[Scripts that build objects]
^^^^^^^^^^^^^^^^

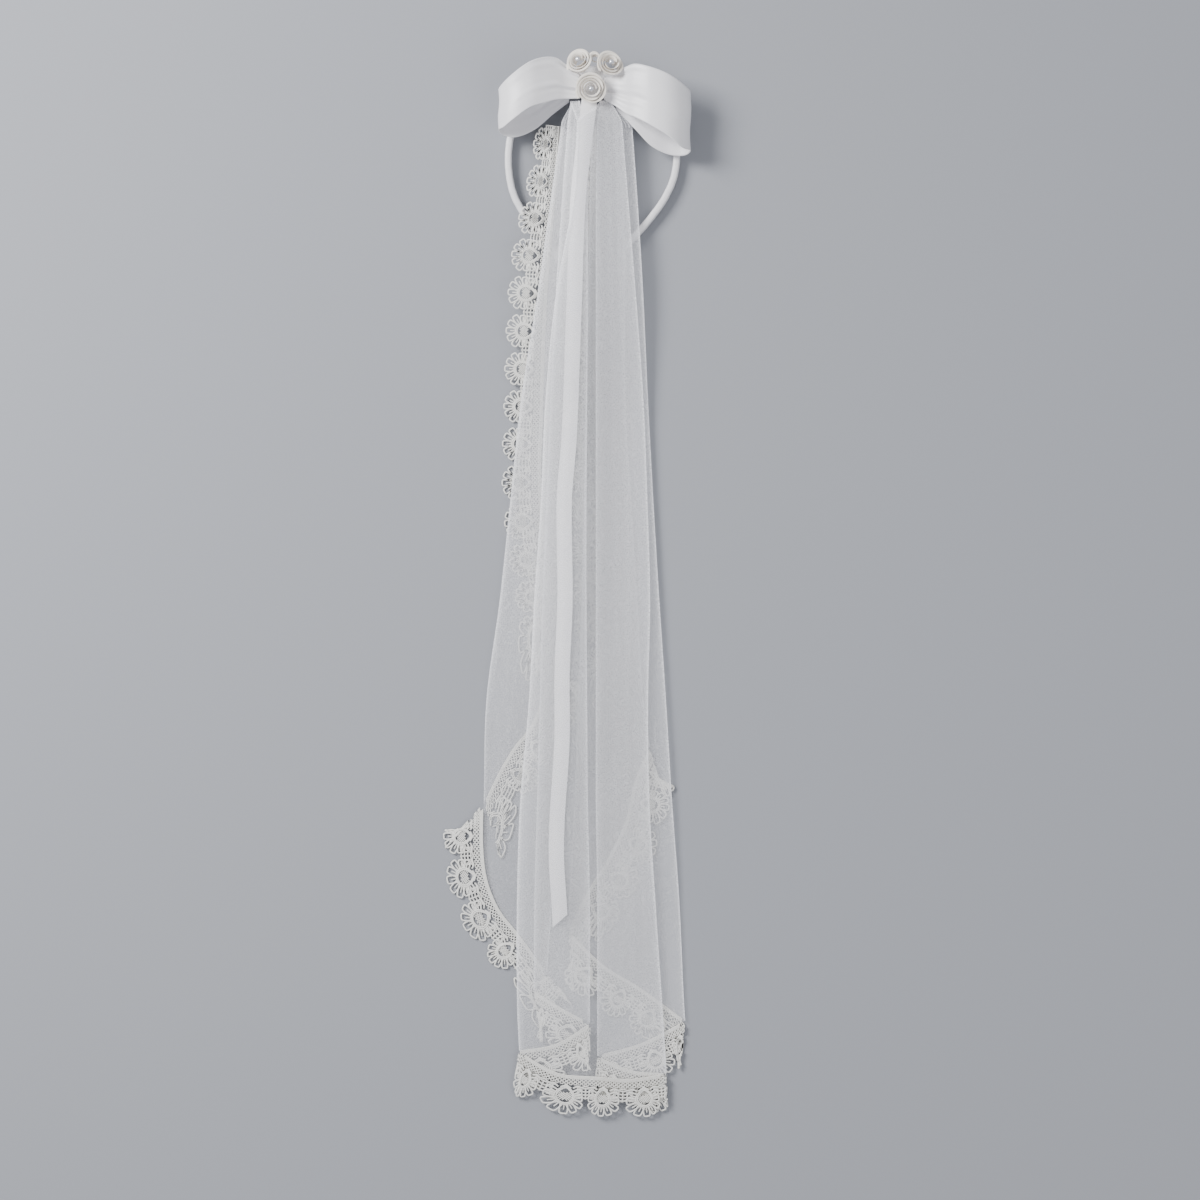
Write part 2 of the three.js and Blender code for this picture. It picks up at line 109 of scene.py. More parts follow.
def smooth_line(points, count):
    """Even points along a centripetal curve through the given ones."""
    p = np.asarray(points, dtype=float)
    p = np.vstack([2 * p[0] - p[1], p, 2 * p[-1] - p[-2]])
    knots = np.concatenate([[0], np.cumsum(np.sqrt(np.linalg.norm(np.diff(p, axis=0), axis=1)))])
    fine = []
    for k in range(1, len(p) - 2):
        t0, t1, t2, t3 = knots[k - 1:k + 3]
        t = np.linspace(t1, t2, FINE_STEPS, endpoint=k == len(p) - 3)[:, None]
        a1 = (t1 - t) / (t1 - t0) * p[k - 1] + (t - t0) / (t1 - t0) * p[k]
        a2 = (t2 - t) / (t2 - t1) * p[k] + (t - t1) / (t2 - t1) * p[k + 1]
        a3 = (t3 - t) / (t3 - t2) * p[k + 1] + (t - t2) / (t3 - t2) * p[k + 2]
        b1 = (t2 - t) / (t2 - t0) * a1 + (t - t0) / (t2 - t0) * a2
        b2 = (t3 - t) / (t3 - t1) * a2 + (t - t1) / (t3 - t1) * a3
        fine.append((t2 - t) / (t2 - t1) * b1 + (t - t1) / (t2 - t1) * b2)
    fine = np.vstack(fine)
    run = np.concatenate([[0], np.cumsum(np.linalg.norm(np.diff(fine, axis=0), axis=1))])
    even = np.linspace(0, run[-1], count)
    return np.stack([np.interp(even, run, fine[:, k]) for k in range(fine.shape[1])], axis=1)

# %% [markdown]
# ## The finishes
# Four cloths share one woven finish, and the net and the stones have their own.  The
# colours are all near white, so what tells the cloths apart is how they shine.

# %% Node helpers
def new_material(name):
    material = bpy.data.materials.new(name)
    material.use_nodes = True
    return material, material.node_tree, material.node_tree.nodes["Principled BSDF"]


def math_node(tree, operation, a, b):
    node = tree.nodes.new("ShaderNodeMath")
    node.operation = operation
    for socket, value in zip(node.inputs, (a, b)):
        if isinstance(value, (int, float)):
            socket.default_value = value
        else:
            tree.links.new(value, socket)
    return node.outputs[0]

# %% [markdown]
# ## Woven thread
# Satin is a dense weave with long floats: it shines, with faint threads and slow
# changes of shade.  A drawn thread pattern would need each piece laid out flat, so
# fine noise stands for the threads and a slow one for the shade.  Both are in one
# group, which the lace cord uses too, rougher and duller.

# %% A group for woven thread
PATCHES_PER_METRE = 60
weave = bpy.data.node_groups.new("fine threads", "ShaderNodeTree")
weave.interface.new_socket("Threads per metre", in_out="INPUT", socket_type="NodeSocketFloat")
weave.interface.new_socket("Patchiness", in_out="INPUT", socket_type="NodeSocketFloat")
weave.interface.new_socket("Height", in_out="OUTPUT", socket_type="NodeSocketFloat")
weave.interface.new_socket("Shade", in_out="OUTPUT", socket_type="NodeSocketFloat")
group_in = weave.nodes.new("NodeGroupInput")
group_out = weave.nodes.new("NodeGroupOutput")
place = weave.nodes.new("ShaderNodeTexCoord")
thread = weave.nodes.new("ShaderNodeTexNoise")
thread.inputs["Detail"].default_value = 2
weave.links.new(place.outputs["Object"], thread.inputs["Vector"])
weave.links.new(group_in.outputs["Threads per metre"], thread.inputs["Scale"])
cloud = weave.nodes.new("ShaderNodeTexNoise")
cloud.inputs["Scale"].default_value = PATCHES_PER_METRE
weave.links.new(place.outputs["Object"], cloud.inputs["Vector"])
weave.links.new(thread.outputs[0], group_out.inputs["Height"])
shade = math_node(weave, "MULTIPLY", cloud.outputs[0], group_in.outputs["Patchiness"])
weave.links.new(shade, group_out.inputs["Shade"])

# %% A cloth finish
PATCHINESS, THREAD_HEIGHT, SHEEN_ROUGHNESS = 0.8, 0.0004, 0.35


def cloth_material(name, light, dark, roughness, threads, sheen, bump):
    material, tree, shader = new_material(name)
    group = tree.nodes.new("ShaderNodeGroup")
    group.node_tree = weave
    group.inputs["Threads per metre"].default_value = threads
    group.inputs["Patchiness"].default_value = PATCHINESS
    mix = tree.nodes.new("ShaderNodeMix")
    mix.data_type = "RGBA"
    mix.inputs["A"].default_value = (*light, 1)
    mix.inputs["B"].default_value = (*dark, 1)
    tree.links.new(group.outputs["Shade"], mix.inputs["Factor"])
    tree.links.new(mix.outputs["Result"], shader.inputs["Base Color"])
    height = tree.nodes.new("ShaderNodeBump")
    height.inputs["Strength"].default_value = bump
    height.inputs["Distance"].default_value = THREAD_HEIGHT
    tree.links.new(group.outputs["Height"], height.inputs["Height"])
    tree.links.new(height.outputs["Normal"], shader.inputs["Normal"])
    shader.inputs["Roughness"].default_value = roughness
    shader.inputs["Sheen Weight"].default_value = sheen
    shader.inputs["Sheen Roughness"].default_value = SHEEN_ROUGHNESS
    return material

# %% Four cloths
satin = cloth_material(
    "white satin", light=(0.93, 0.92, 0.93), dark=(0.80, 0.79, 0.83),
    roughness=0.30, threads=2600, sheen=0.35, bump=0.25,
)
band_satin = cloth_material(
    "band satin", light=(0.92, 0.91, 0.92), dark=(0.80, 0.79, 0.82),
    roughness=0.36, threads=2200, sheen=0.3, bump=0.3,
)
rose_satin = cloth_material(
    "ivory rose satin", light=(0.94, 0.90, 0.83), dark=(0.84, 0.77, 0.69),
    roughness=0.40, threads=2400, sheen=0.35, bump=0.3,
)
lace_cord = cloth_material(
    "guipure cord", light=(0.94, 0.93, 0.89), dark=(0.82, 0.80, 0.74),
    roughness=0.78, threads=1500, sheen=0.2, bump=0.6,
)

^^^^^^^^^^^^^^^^

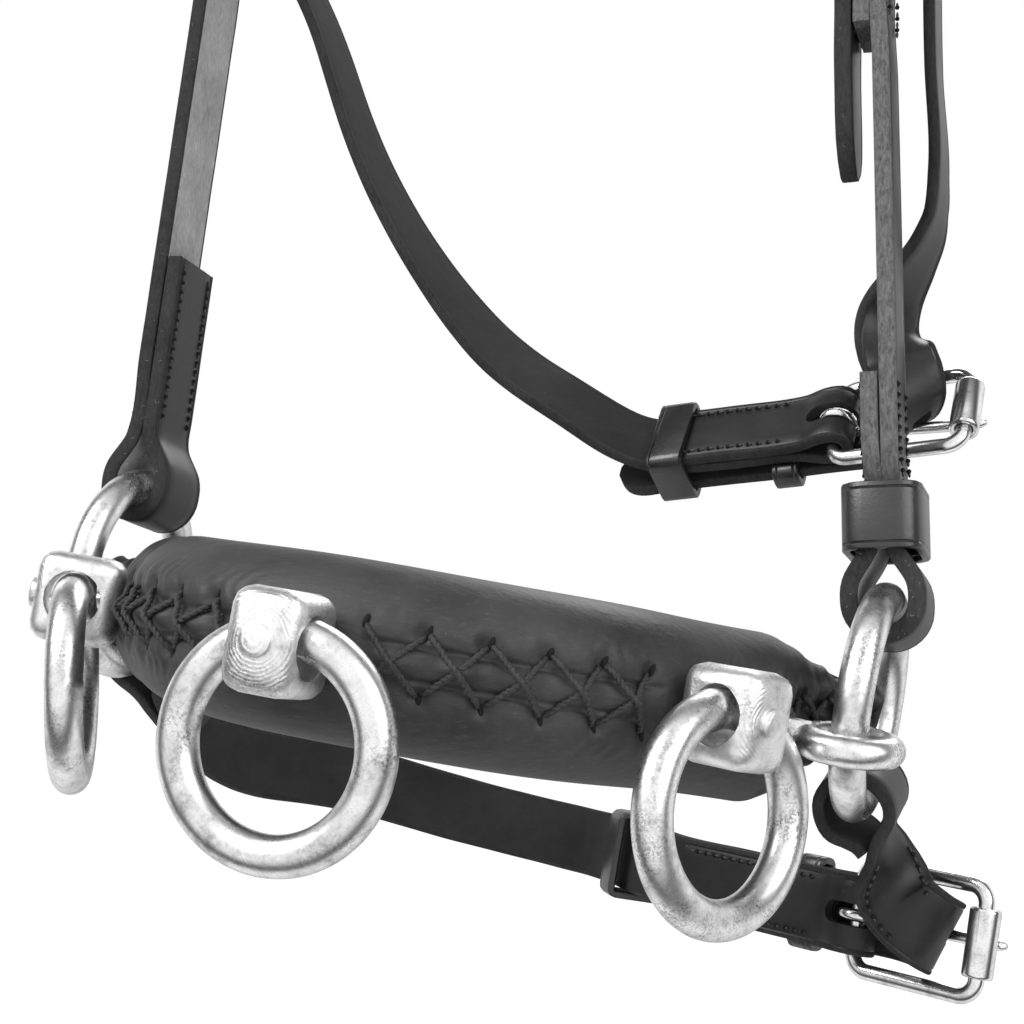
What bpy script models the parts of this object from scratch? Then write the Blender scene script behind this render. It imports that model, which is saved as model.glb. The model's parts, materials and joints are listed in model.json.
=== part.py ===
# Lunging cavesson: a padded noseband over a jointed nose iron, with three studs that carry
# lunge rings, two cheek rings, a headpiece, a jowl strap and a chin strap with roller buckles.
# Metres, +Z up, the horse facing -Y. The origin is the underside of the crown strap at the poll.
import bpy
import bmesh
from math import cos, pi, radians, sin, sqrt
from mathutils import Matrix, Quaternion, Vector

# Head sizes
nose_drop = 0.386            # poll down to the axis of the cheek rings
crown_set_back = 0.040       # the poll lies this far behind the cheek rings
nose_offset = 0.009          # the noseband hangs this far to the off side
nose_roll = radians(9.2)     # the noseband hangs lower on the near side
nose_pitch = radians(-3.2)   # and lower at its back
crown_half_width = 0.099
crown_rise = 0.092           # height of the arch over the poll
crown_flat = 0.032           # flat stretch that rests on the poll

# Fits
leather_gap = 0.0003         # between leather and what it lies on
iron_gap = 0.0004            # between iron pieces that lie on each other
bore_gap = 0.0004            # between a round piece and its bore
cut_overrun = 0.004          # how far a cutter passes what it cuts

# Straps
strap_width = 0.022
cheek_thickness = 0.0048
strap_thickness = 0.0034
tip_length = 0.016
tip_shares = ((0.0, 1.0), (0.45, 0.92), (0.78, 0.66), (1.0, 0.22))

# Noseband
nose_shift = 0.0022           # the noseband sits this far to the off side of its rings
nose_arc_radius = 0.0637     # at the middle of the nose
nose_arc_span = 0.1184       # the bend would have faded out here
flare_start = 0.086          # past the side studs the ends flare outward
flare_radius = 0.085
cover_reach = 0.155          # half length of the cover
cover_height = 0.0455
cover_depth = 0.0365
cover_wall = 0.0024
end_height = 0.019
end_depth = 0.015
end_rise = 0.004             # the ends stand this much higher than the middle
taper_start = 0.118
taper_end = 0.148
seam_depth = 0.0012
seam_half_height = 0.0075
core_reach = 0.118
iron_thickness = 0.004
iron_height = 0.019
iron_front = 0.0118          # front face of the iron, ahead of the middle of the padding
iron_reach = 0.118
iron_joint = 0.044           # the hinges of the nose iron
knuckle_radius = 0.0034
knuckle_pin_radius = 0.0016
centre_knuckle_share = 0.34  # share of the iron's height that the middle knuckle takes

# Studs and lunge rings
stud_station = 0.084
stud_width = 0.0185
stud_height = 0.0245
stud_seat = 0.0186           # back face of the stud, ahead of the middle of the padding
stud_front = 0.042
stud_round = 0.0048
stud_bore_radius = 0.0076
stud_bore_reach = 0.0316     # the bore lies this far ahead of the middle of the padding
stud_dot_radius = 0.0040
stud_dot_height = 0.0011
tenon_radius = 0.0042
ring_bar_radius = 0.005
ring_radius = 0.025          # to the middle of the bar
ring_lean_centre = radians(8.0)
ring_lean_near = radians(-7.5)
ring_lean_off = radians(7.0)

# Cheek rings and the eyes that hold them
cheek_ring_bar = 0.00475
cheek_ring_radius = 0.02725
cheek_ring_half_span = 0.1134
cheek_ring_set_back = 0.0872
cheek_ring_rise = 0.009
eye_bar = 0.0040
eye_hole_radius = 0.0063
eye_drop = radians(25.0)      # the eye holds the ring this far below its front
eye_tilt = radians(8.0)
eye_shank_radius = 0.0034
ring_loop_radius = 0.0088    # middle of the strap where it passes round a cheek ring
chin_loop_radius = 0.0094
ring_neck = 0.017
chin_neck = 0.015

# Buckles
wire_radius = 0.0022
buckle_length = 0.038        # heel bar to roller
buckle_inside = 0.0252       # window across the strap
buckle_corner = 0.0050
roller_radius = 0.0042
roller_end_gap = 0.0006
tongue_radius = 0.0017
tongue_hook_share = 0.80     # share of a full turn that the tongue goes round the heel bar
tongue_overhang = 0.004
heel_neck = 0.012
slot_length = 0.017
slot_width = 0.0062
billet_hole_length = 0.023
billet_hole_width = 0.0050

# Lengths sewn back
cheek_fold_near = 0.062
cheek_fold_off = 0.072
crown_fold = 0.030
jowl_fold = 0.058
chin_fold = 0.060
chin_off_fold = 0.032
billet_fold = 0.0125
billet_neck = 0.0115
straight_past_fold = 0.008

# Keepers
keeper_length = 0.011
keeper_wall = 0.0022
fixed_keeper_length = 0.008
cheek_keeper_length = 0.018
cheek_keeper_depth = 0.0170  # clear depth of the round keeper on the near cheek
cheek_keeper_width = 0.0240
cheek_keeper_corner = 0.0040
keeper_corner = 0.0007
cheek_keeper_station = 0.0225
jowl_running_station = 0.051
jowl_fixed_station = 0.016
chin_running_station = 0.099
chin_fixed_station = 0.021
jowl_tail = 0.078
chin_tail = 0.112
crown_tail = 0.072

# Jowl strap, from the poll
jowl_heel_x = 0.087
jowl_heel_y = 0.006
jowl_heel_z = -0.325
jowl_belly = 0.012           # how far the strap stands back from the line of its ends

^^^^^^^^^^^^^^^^

The string "behind" may appear in lines of the listing above; tally those lines and give the number only.

2